## Information supplied
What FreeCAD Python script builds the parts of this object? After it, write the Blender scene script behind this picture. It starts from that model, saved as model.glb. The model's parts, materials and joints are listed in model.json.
==
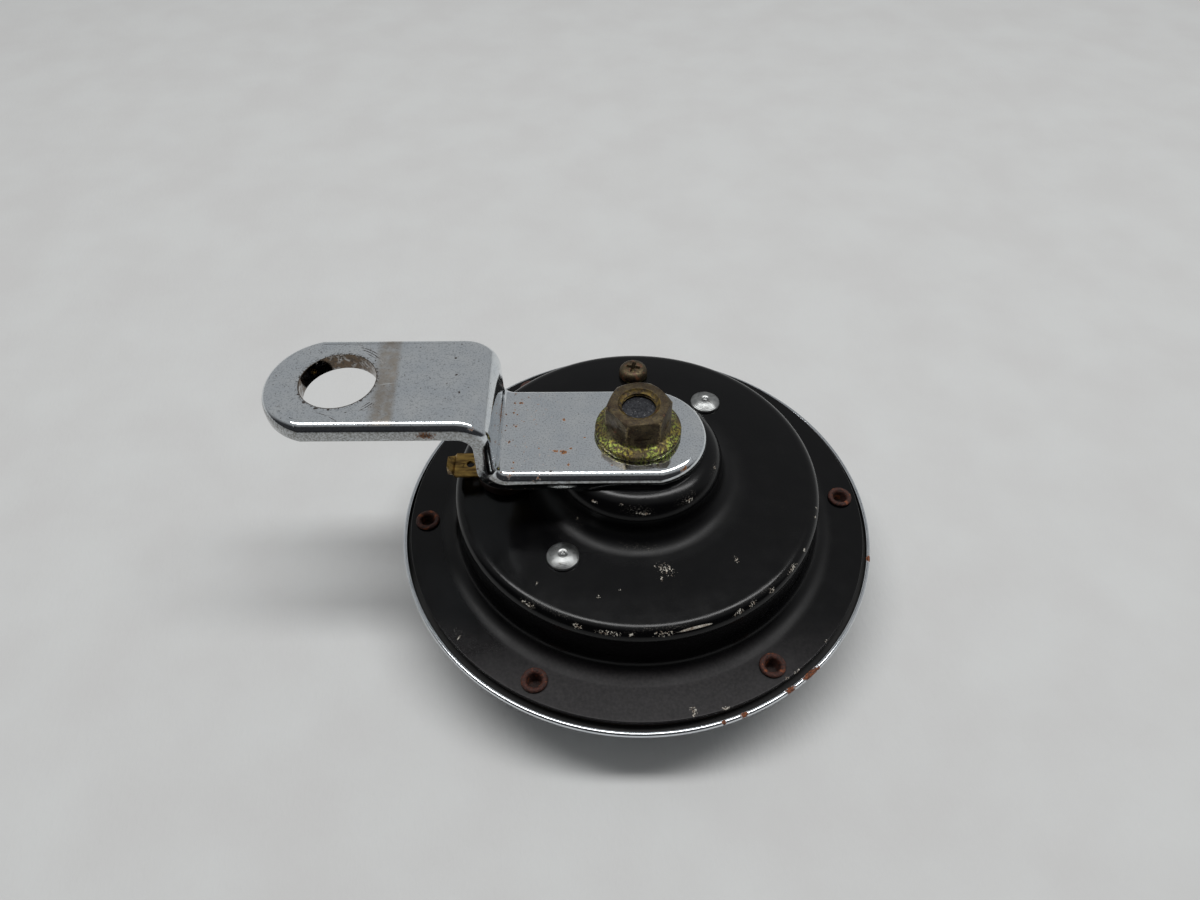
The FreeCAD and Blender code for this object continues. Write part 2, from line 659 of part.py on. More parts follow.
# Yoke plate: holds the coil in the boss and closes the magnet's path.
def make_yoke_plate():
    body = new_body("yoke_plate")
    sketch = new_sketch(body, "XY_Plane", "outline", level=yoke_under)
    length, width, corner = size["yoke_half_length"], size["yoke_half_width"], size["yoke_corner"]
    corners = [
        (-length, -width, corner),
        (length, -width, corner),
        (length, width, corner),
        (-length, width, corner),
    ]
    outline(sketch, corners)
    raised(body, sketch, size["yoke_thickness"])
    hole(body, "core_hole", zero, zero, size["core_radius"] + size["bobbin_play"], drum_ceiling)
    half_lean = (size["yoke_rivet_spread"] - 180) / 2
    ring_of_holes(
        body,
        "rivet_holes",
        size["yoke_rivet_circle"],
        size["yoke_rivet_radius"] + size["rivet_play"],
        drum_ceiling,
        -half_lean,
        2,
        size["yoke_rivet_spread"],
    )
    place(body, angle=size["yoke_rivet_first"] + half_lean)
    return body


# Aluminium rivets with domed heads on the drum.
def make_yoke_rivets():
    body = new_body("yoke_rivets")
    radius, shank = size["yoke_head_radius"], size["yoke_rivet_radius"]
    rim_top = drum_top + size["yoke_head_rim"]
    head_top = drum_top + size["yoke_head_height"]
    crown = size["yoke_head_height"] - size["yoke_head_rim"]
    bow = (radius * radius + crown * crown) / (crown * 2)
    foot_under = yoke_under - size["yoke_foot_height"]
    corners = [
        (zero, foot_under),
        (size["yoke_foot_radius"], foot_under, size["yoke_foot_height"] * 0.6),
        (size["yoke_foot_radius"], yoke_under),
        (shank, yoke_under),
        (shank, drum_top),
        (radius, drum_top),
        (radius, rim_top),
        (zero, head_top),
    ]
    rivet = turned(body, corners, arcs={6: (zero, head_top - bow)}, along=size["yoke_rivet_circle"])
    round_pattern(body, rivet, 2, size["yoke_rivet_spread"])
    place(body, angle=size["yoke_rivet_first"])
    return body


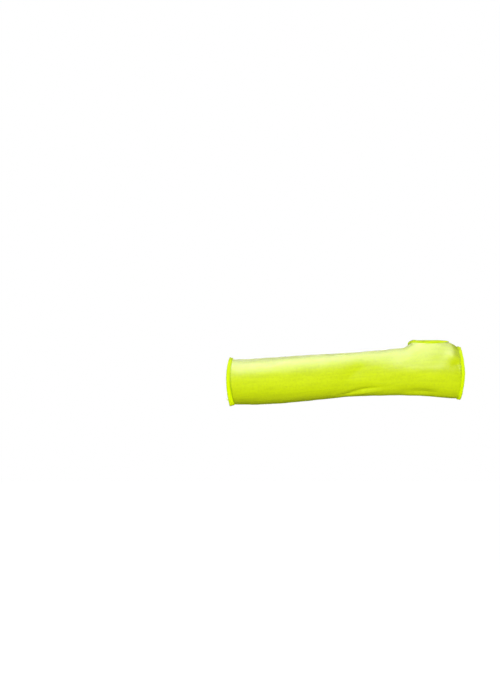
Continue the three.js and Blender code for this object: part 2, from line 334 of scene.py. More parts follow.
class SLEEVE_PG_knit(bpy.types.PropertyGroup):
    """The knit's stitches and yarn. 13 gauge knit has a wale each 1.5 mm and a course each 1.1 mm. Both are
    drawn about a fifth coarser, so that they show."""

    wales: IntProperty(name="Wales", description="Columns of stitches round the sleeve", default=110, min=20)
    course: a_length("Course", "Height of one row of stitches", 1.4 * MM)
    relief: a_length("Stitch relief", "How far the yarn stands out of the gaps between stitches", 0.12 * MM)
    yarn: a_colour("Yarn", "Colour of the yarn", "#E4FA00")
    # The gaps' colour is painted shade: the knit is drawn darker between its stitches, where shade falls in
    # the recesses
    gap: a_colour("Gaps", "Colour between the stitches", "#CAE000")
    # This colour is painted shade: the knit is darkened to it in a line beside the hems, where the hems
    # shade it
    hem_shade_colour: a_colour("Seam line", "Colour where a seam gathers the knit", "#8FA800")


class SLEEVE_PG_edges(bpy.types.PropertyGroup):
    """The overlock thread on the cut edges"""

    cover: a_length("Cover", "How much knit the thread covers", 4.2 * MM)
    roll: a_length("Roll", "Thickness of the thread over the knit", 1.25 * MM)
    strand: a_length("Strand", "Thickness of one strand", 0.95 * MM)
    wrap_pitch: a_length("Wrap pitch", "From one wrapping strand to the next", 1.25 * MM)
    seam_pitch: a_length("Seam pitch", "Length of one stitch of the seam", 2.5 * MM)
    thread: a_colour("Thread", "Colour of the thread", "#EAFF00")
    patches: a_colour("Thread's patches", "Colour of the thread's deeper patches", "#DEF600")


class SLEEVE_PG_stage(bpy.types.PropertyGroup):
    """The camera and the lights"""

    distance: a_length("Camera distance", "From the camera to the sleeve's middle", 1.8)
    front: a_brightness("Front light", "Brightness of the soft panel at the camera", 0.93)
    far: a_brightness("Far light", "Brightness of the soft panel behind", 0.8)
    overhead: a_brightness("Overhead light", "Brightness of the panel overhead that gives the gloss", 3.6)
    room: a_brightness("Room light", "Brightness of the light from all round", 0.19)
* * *
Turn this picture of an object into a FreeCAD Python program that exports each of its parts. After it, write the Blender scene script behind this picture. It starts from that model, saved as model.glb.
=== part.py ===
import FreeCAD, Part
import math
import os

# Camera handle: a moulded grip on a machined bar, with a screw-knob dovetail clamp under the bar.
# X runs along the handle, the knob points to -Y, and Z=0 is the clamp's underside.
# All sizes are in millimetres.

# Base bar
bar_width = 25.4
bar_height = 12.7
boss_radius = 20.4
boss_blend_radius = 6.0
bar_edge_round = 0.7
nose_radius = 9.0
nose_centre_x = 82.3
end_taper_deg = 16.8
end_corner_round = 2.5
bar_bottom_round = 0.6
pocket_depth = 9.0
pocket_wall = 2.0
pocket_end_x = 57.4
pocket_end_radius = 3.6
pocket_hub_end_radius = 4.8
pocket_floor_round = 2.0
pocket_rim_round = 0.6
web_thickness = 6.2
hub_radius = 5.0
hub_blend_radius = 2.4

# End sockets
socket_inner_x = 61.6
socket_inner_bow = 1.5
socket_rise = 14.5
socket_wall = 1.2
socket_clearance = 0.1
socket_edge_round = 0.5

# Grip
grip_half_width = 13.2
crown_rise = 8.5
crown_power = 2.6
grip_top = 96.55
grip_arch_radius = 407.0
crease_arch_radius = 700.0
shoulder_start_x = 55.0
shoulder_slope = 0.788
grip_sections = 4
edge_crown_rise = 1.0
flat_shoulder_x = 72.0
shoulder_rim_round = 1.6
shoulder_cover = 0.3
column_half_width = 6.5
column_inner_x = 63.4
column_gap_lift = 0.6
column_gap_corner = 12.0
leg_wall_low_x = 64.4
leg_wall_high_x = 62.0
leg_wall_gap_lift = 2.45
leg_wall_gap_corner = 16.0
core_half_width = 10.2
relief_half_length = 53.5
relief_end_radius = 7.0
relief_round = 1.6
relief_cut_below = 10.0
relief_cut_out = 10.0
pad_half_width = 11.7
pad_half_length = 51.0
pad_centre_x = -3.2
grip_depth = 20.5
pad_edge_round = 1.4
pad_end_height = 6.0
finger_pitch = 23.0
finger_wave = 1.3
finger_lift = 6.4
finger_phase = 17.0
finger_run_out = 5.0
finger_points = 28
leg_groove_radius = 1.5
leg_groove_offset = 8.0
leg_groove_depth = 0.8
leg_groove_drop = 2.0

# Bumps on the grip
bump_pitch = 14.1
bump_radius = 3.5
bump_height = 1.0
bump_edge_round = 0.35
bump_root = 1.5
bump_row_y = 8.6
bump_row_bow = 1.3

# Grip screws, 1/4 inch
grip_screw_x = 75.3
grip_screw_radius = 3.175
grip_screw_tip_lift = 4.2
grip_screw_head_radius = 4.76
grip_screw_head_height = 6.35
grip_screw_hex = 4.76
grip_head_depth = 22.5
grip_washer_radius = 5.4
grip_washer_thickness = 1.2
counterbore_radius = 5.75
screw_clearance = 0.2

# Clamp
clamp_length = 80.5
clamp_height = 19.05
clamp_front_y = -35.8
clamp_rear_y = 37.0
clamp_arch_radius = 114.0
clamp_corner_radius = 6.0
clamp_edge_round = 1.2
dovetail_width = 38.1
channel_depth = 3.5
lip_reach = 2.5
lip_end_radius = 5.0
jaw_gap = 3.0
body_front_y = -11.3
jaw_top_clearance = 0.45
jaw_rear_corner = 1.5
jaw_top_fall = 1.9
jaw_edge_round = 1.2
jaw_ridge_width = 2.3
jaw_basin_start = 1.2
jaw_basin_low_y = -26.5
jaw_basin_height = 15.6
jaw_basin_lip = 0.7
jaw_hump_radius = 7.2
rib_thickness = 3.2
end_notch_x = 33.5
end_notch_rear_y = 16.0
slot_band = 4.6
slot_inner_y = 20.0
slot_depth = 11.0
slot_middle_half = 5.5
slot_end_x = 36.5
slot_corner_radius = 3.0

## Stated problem
Print exactly the run of lines that starts at the line with "Continue the three.js" and ends at the line with "drawn about a". Leave out every other line.

## Written answer
Continue the three.js and Blender code for this object: part 2, from line 334 of scene.py. More parts follow.
class SLEEVE_PG_knit(bpy.types.PropertyGroup):
    """The knit's stitches and yarn. 13 gauge knit has a wale each 1.5 mm and a course each 1.1 mm. Both are
    drawn about a fifth coarser, so that they show."""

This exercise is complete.